If it's a reactive load (mostly L not much R) then the voltage and current are 90 degrees out of phase. The voltage maximums is at the current minimum. The driver may look at the "I need zero current" and just not switch on the PWM at all.

Looking at this in the time domain is a headache. What you wind up with are a bunch of numbers that relate to distortion. The current DAC isn't real high resolution, so there are already errors there. They also have a charge / decay process that will get into the picture. Much easier to look in the frequency domain.

If you are doing a move at 400 mm/sec you have a bunch of mass all going at once. You can't start / stop instantly. There's an acceleration limit and a jerk limit. Both will impact what you can do. Once you are running, the question is weather you have enough power to get the job done. You essentially are dropping the current a bit when you go to fast. Inertia will probably keep the rate correct. Phase errors will correct out when you are out of voltage limit.

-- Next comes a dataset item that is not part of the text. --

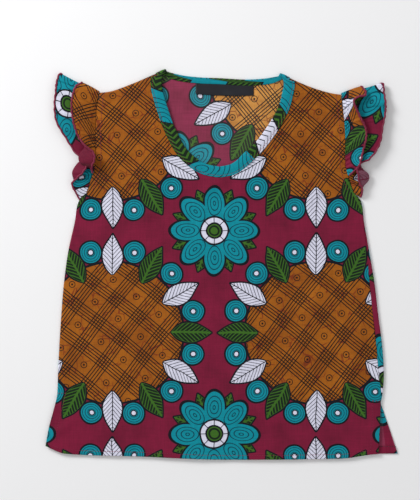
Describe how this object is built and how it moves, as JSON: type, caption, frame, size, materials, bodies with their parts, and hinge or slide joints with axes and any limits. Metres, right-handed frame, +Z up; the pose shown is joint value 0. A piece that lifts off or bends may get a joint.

I'm sure that's only the surface and I'm not even close to sure if the other stuff isn't more important that what's there. The simple answer is that it works. You don't loose X/Y position when you shove the head around a bit and come back to start. I know that's cheating. It's a lot like looking at the AC voltage on your stepper first and then backing into the math. Next time I'll use an oscilloscope....

---------------

The heart of all of this is "how much horsepower do you need?". That's not really very well defined. The faster you go the more you will need. The more dirt on your rails, the more you will need. My dirty fast machine may need a *lot* more than your well maintained rational speed machine. If we both have the same motors, mine will need to be hotter than yours to get the job done.

Edited 1 time(s). Last edit at 11/03/2013 06:55PM by uncle_bob.